Back to the swine. If we'd ever really left. It seems the Rural Payments Agency is being reorganised. In an innovative practice for a payments agency, Edward Garnier pointed out, they weren't making payments. Eight billion quid is coming from Brussels but farmers are having to wait until next year to get it. Serve them right, you say, for relying on governments for their livelihood? You lack charity. But of course you're right.

Margaret Beckett cast her usual gruel before the House. She was very, very conscious of the issue. She was keeping on top of the situation. She was dealing with it as speedily as may be. She had had discussions with several banks about the implications. But - and listen to this cautionary note - it was important "not to do anything that might delay the main payment". They were giving farmers exactly what they wanted, she went on (and on, and on). A simpler, more straightforward, less bureaucratic way of making payments. What farmers actually want is, of course, the money.
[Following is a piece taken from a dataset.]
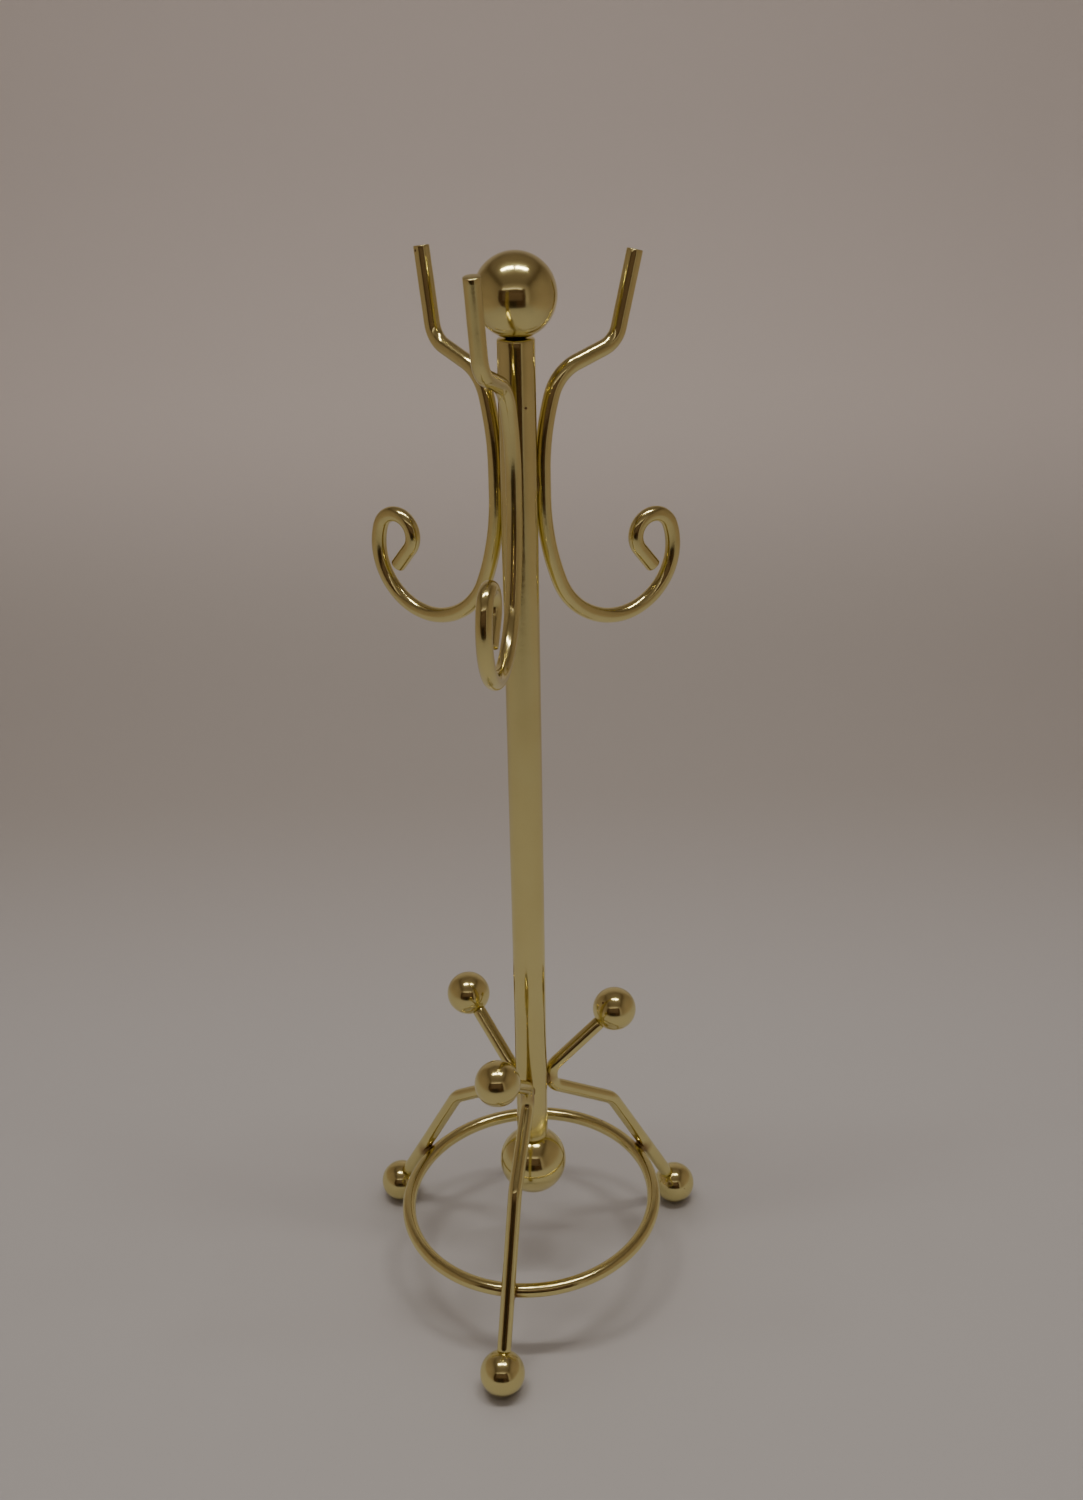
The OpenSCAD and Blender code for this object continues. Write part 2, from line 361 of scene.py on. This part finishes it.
def bent_wire(bm, loop, place, steps):
    """Draws a loop along straights and bends. Each step is a length, a radius and an angle."""
    for length, radius, angle in steps:
        if length:
            loop = onward(bm, loop, place.to_3x3() @ Vector((0, 0, 1)), length, 0.6 * mm)
            place = place @ Matrix.Translation((0, 0, length))
        if angle:
            turn = math.radians(angle)
            centre = Vector((math.copysign(radius, angle), 0, 0))
            spun = bmesh.ops.spin(
                bm, geom=loop, cent=place @ centre, axis=place.to_3x3() @ Vector((0, 1, 0)),
                angle=turn, steps=max(6, round(radius * abs(turn) / (0.45 * mm))))
            loop = [e for e in spun["geom_last"] if isinstance(e, bmesh.types.BMEdge)]
            place = (place @ Matrix.Translation(centre) @ Matrix.Rotation(turn, 4, "Y")
                     @ Matrix.Translation(-centre))
    return loop, place


def wire_on_post(name, azimuth, turn, height, grip, upper, lower, seed, finish):
    """A wire whose straight grip lies on the post. Its upper part is turned about the grip."""
    middle = (Matrix.Rotation(math.radians(azimuth), 4, "Z")
              @ Matrix.Translation((grip_rho, 0, height)))
    twisted = Matrix.Rotation(math.radians(turn), 4, "Z")
    bm = bmesh.new()
    bmesh.ops.create_circle(bm, segments=40, radius=wire_r)
    bmesh.ops.transform(bm, matrix=middle, verts=bm.verts[:])
    start = bm.edges[:]
    top, top_place = bent_wire(bm, start, middle @ twisted, [(grip / 2, 0, 0)] + upper)
    low, low_place = bent_wire(
        bm, start, middle @ Matrix.Rotation(math.pi, 4, "X"), [(grip / 2, 0, 0)] + lower)
    for loop in (top, low):
        closed_end(bm, loop, 0.12 * mm)
    worn(bm, 0.01 * mm, 2.2 * mm, seed)
    return piece_from(bm, name, finish), top_place, low_place


def on_post(azimuth, height):
    """The middle of the gap between the post and a wire on it."""
    return (Matrix.Rotation(math.radians(azimuth), 4, "Z")
            @ Matrix.Translation((post_r + braze_gap / 2, 0, height)))


hook_height = post_high.z - 17.8 * mm
hook_cup = [
    (0, 32.5 * mm, 21.5),
    (0, 9.7 * mm, 55.5),
    (0, 8.3 * mm, 123),
    (0, 2.7 * mm, 199),
    (3.4 * mm, 0, 0)]
hooks = {
    "left": (146, -11, 8.5),
    "right": (27, -2, 13.5),
    "front": (259, -8, 10)}
for number, (side, (azimuth, turn, lean)) in enumerate(hooks.items()):
    prong = [
        (0, 31 * mm, 17),
        (0, 5.5 * mm, 53),
        (4 * mm, 3.2 * mm, lean - 17 - 53),
        (9.2 * mm, 0, 0)]
    wire, _, _ = wire_on_post(
        f"{side}_hook", azimuth, turn, hook_height, 3 * mm, prong, hook_cup, 4.0 + number, brass)
    stand_in_for(wire, f"hook_{side}")


# Legs: three lengths of the same wire, each bent sharply where it is brazed to
# the post, with a short arm that points up and out and a longer leg with a knee.
small_r = 3.2 * mm
small_sink = 0.15 * mm
ball_to_wire = small_r - small_sink
leg_height = 34.1 * mm
leg_grip = 0.6 * mm
leg_bend_r = 2.4 * mm
inner_slope = math.radians(33)
outer_slope = math.radians(61.3)
knee_r = 4 * mm
inner_length = 10.5 * mm
knee_rho = (grip_rho + leg_bend_r * (1 - math.sin(inner_slope)) + inner_length * math.cos(inner_slope)
            + knee_r * (math.sin(outer_slope) - math.sin(inner_slope)))
knee_height = (leg_height - leg_grip / 2 - leg_bend_r * math.cos(inner_slope)
               - inner_length * math.sin(inner_slope)
               - knee_r * (math.cos(inner_slope) - math.cos(outer_slope)))
outer_length = (knee_height - small_r) / math.sin(outer_slope)
arm = [
    (0, leg_bend_r, 90 - 38.7),
    (11.7 * mm - ball_to_wire, 0, 0)]
leg = [
    (0, leg_bend_r, 90 - math.degrees(inner_slope)),
    (inner_length, knee_r, math.degrees(inner_slope - outer_slope)),
    (outer_length - ball_to_wire, 0, 0)]
legs = {
    "left": (146, -16),
    "right": (28.5, -11),
    "front": (259, -13)}
ring_height = 12.6 * mm
ring_lean = math.radians(3)
ring_azimuth = math.radians(39)
ring_r = (knee_rho + (knee_height - ring_height) / math.tan(outer_slope)
          - (2 * wire_r + braze_gap) / math.sin(outer_slope))


def on_ring(azimuth):
    """The middle of the gap between the ring and the leg that stands outside it."""
    angle = math.radians(azimuth)
    height = ring_height + ring_r * math.tan(ring_lean) * math.cos(angle - ring_azimuth)
    rho = (knee_rho + (knee_height - height) / math.tan(outer_slope)
           - (2 * wire_r + braze_gap) / math.sin(outer_slope) / 2)
    return Matrix.Rotation(angle, 4, "Z") @ Matrix.Translation((rho, 0, height))


# How far the torch's brown reaches round each leg's joint with the post. The front one reaches
# further, as painted shade in the bend where the wire meets the post.
post_heat_and_shade = {"left": 2.4 * mm, "right": 2.4 * mm, "front": 3.2 * mm}
ring_heat = 2.6 * mm
wire_ends = {}
for number, (side, (azimuth, turn)) in enumerate(legs.items()):
    finish = brass_finish(
        f"{side}_leg_brass",
        [(on_post(azimuth, leg_height).translation, post_heat_and_shade[side]),
         (on_ring(azimuth).translation, ring_heat)])
    wire, arm_end, foot_end = wire_on_post(
        f"{side}_leg", azimuth, turn, leg_height, leg_grip, arm, leg, 8.0 + number, finish)
    stand_in_for(wire, f"leg_{side}")
    wire_ends["arm", side] = arm_end
    wire_ends["foot", side] = foot_end


# Ring: one more length of the wire, closed into a hoop, butt-welded and
# polished. It lies inside the legs and leans a little.
ring_shift = ring_r * math.tan(ring_lean) / math.tan(outer_slope)
ring_place = (
    Matrix.Rotation(ring_azimuth, 4, "Z")
    @ Matrix.Translation((-ring_shift, 0, ring_height))
    @ Matrix.Rotation(-ring_lean, 4, "Y"))
bm = bmesh.new()
bmesh.ops.create_circle(bm, segments=40, radius=wire_r)
bmesh.ops.rotate(bm, matrix=Matrix.Rotation(math.pi / 2, 3, "X"), verts=bm.verts[:])
bmesh.ops.translate(bm, vec=(ring_r, 0, 0), verts=bm.verts[:])
bmesh.ops.spin(
    bm, geom=bm.verts[:] + bm.edges[:], cent=(0, 0, 0), axis=(0, 0, 1), angle=2 * math.pi,
    steps=240, use_merge=True)
worn(bm, 0.012 * mm, 3 * mm, 12.0)
bmesh.ops.transform(bm, matrix=ring_place, verts=bm.verts[:])
ring_brass = brass_finish(
    "hoop_brass", [(on_ring(azimuth).translation, ring_heat) for azimuth, _ in legs.values()])
stand_in_for(piece_from(bm, "hoop", ring_brass), "base_ring")


# Small balls: six solid balls, butt-welded on the ends of the legs' wires. The
# lower ones are the feet.
for number, ((end, side), place) in enumerate(wire_ends.items()):
    ball = turned_ball(
        f"{side}_{end}_ball", small_r, small_sink, place @ Matrix.Rotation(math.pi, 4, "X"),
        72, 13.0 + number)
    stand_in_for(ball, f"{end}_ball_{side}")


# Braze: brass-coloured filler melted into each joint with a torch. It is
# darker and duller than the polished wire, and slightly lumpy.
filler = Finish("dull_braze", Metallic=1.0)
scale_noise = filler.node(
    "ShaderNodeTexNoise", {}, {"Vector": filler.place, "Scale": 1200.0, "Detail": 4.0})
filler.drive("Base Color", filler.node("ShaderNodeMix", {"data_type": "RGBA"}, {
    "Factor": scale_noise, 6: (0.42, 0.31, 0.13, 1), 7: (0.22, 0.14, 0.06, 1)}, output=2))
filler.drive("Roughness", 0.3 + 0.3 * scale_noise)
filler.drive("Normal", filler.node("ShaderNodeBump", {}, {
    "Strength": 0.4, "Distance": 0.0002, "Height": scale_noise}))


def braze_bead(name, place, size, seed):
    """A lump of filler round the place's origin, with the given half sizes."""
    bm = bmesh.new()
    bmesh.ops.create_icosphere(bm, subdivisions=4, radius=1 * mm)
    bmesh.ops.scale(bm, vec=[s / mm for s in size], verts=bm.verts[:])
    worn(bm, 0.12 * mm, 0.7 * mm, seed)
    bmesh.ops.transform(bm, matrix=place, verts=bm.verts[:])
    return piece_from(bm, name, filler)


for number, side in enumerate(hooks):
    seed = 20.0 + number
    stand_in_for(
        braze_bead(f"{side}_hook_braze", on_post(hooks[side][0], hook_height),
                   (0.35 * mm, 0.7 * mm, 1.6 * mm), seed),
        f"hook_braze_{side}")
    stand_in_for(
        braze_bead(f"{side}_leg_braze", on_post(legs[side][0], leg_height),
                   (0.7 * mm, 0.95 * mm, 1.1 * mm), seed + 3),
        f"leg_braze_{side}")
    stand_in_for(
        braze_bead(f"{side}_ring_braze", on_ring(legs[side][0]),
                   (0.8 * mm, 1.0 * mm, 0.9 * mm), seed + 6),
        f"ring_braze_{side}")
Now then, you'll enjoy this, if you're students of the sugar subsidy regime. The Tories always miss the most important trick of the game. Anne Cryer placed the central moral fact of the Tories' opportunity: Kenyan sugar growers and factory owners are being put out of business by EU subsidies.

If Tony Blair were in opposition he would have drafted a strategy full of passion and purpose, and enough tax payers' cash to compensate his sugar-growing constituents. Free trade is fair trade. The Euro-subsidy regime is behind hunger in a time of plenty. Tories can feed starving children and bash the EU at the same time. But they don't. Their process of renewal hasn't observably begun.

NB: Oi! Buck up! No one from Labour was there for question time. Just 10 backbenchers were present - and that was only because we counted Ed Balls twice (old Treasury tradition).